Я стану Алиеной

Резанова Наталья

Если главное действующее лицо в мире «меча и магии» — женщина, то будь у нее даже раздвоение личности, как у резановской Селии-Алиены, она, в отличие от героя-мужчины, успевает не только поражать врагов искусными выпадами меча, но и вовремя позаботиться об одежде и пропитании. Если же автор романа — женщина, значит, «ужасные опасности и страшные приключения» не заслонят самых обычных, но таких тягостных испытаний, выпадающих на долю любого человека в смутное время. Недаром сказка всегда кончается — после традиционной победы добра над злом и свадьбы героев.

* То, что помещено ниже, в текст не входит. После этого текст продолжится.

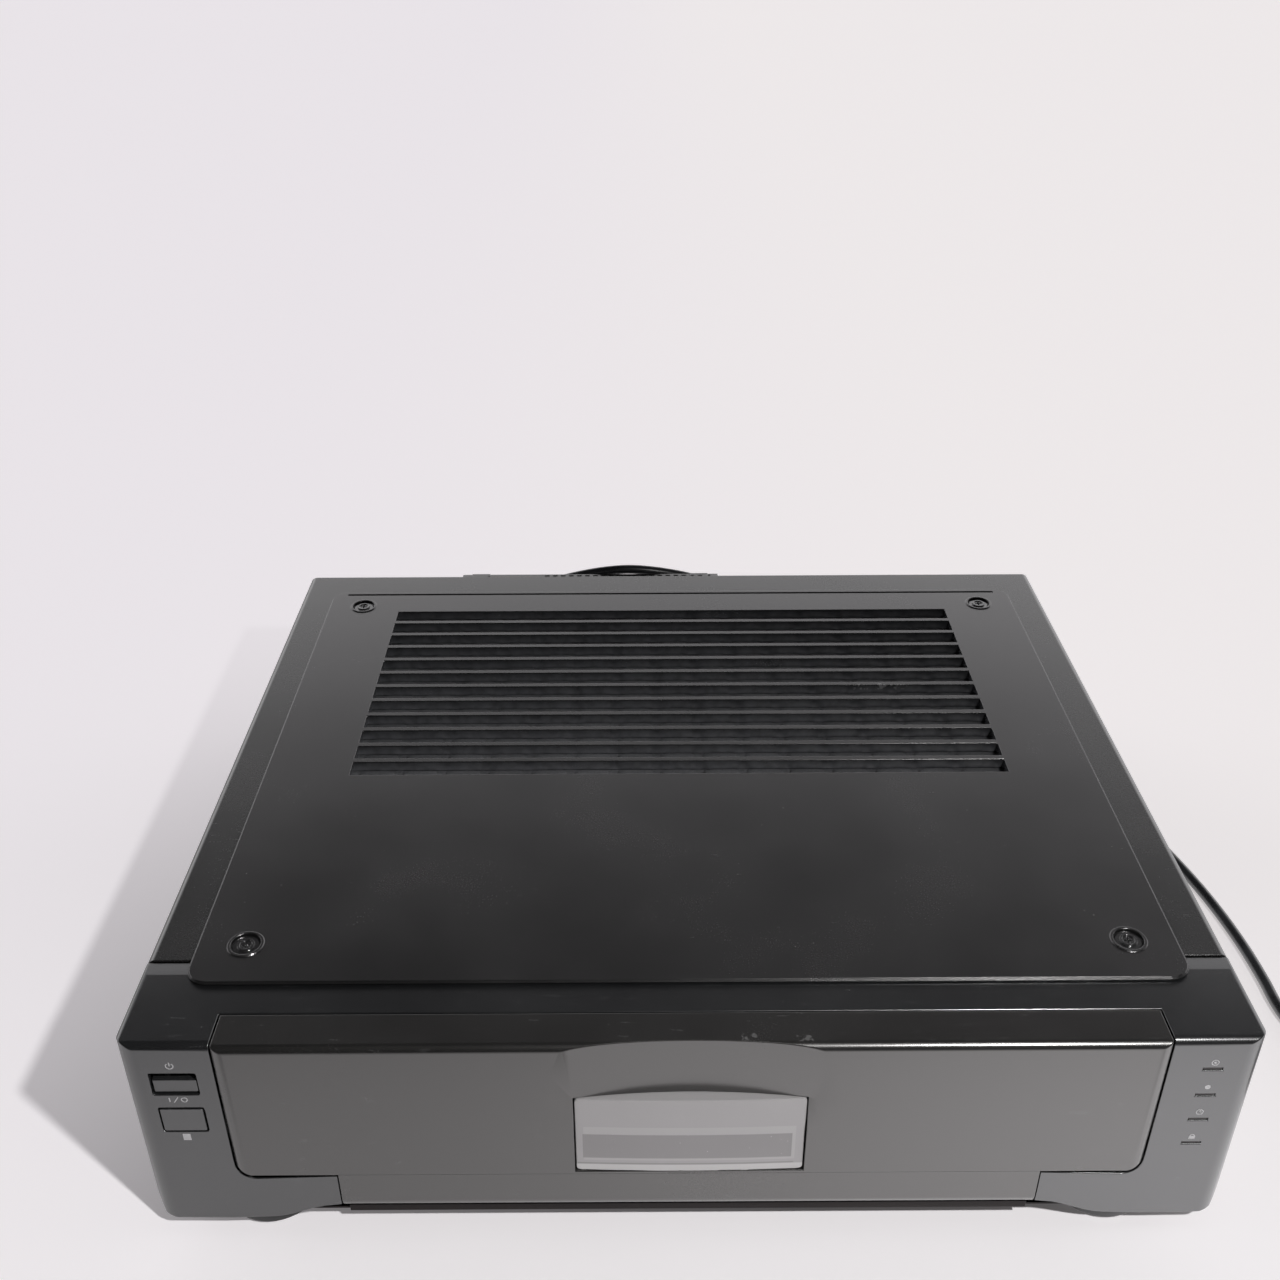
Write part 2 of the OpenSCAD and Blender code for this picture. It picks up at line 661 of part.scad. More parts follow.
module bottom_tray() color(zinc) in_case() {
    side = case_half - sheet - 0.4;
    difference() {
        union() {
            block([-side, seam_y + 1.4, tray_z], [side, 365.3, tray_z + sheet]);
            // narrower between the bezel's side walls
            block([-case_half + wall + 0.5, 3.6, tray_z],
                [case_half - wall - 0.5, seam_y + 1.4, tray_z + sheet]);
            // turned-up front lip under the tongue
            block([-137, 2.4, tray_z], [137, 3.6, tray_z + 3.8]);
            // side flanges inside the cover
            left_and_right() block([side - sheet, seam_y + 1.4, tray_z], [side, 365.3, -76]);
            // pressed-up seats for the boards
            for (x = [-196, -124, 124, 196]) for (y = [80, 200, 320]) bar_z(tray_z, -88, x, y, 3.4);
            for (x = [-60, 60]) bar_z(tray_z, -88, x, 320, 3.4);
            // posts under the tape deck
            for (x = [-102, 102]) for (y = [40, 150, 256]) bar_z(tray_z, deck_top - deck_t, x, y, 4);
            // ribs pressed across the floor
            for (y = [60, 170, 290]) block([-96, y - 3, tray_z], [96, y + 3, tray_z + 2.4]);
        }
        for (x = [-196, 196]) for (i = [0:9])
            block([x * 0.8 - 18, 110 + 16 * i, tray_z - 1], [x * 0.8 + 18, 114 + 16 * i, tray_z + 3]);
        for (y = [90, 300]) bar_x(-side - 1, side + 1, y, -84, 1.7);
    }
}

jack_x = [140, 156, 172, 188];
jack_z = [-46, -62];
aerial_x = [76, 104];
aerial_z = -70;

module rear_panel() color(steel_black) in_case() {
    back = 366.5;
    front = back - sheet;
    side = case_half - sheet - 0.4;
    difference() {
        union() {
            seen_from_front(front, back)
                polygon(round_rect(-side, tray_z, side, -sheet - 0.3, 3, 4));
            block([-side + 12, front - 8, -2.7], [side - 12, front, -sheet - 0.3]);
        }
        // opening behind the vent box
        block([-118, front - 1, -62], [22, back + 1, -14]);
        for (x = jack_x) for (z = jack_z) bar_y(front - 1, back + 1, x, z, 5.2);
        for (x = aerial_x) bar_y(front - 1, back + 1, x, aerial_z, 5.6);
        bar_y(front - 1, back + 1, gland_at[0], gland_at[2], 5.2);
        for (x = [-196, 60, 196]) bar_y(front - 1, back + 1, x, -9, 1.7);
        for (x = [-196, 196]) bar_y(front - 1, back + 1, x, -88, 1.7);
        for (i = [0:10]) block([-204 + 6 * i, front - 1, -46], [-201.4 + 6 * i, back + 1, -20]);
    }
}

module rear_vent_box() color(steel_black) in_case() {
    front = 366.5;
    skin = 1.4;
    difference() {
        union() {
            block([-125.8, front, -70], [29.7, vent_box_back, -6]);
            block([-120, front, -6], [-109, vent_box_back - 1, -5]);
            block([13, front, -6], [23.5, vent_box_back - 1, -5]);
        }
        block([-125.8 + skin, front - 1, -70 + skin], [29.7 - skin, vent_box_back - skin, -6 - skin]);
        // square vents along the top, slots down the back
        for (i = [0:26]) block([-110 + 4.9 * i, 375.5, -9], [-107.4 + 4.9 * i, 378.1, -4]);
        for (i = [0:21])
            block([-118 + 6.4 * i, vent_box_back - 4, -60], [-114.6 + 6.4 * i, vent_box_back + 1, -18]);
    }
}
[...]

Потом наступают будни. Тогда-то и оказывается, что «самое большое испытание... не в том, чтобы убивать душегубов и обманывать хитрецов, а просто жить — обычной жизнью, с ее мелкими трудностями и мелкими пакостями, с ними-то сражаться будет пострашнее, чем с чудовищами».

* * *

— Ты видела во сне лес? Или монастырские стены? — допытывался Найтли.

— Ничего подобного, — мрачно ответствовала я. — Разрушенный мост.

В глазах Найтли появилось выражение, которое испугало бы меня, не привыкни я к нему за все эти годы. Так смотрит скряга на найденный клад. Или вампир на горло жертвы.

— А дальше? Что было за мостом?

— Ничего. Ударил колокол. Я проснулась, умылась и пошла к тебе.

Эпилог

Мне, Алиене, выпало заканчивать эту историю. Потому что на исходе той штормовой ночи, когда погибли Оливер и Бенедикт, Селия вовсе не стала со мной единым целым. Она просто умерла. Так что Оливер, в общем, ошибся. Не он последовал за ней — не знаю, где они все оказались. Она последовала за ним. Будь по-иному, я могла бы постараться что-то изменить. Возможно. Не уверена.

Свою теперешнюю жизнь я намерена провести мирно. Состояние, доставшееся мне, невелико, даже с учетом того, что перешло к Оливеру от Груохов, но я не собираюсь совершать крупных трат. А довольствоваться малым я привыкла. Сейчас я занята тем, что привожу в порядок записи Оливера. Вероятно, со временем я напишу ту книгу, что он задумал, но так и не принялся. По крайней мере, это для него сделать я в силах. То, что в обозримом будущем у книги не будет читателей, а потом, когда она уйдет из моих рук, ее, по всей видимости, бросят в огонь, меня не волнует.

Из дому я выхожу редко. В городе меня уважают и восхищаются моей скромностью, а также стойкостью, с коей я переношу выпавшие на мою долю несчастья. Это ставит меня в ложное положение, но еще более удручают выражения сочувствия и утешения. Муж и сын, в потере которых мне соболезнуют, принадлежали Селии, и я не хочу отнимать их у нее. Даже теперь. Особенно теперь.

По той же причине я почти не принимаю гостей. Правда, недавно меня посетил Сторверк. Он долго и путано изъявлял мне соболезнования, рассказывал — как будто это было для меня новостью, — каким хорошим человеком был Оливер, а под конец сообщил, что траур мой затянулся и что в следующий рейс он выйдет вместе с братом. Бедный Сторверк. Как ни искренне переживал он смерть друга, но и здесь, похоже, стремится найти выгоду. Его можно понять. Дела семьи были для него всегда на первом месте, а младший сын в небогатом, хотя и родовитом семействе вряд ли может рассчитывать взять в жены девицу из хорошего дома и с маломальским приданым. Родители либо опекуны не отдадут. Самостоятельная вдова — другое дело.

Бедный, бедный Сторверк. Он так и не догадался, что перед ним — не та женщина, которую он знал столько лет, интриги же его, усилия и расчеты пропадут втуне. Ничего, найдет для брата другую невесту.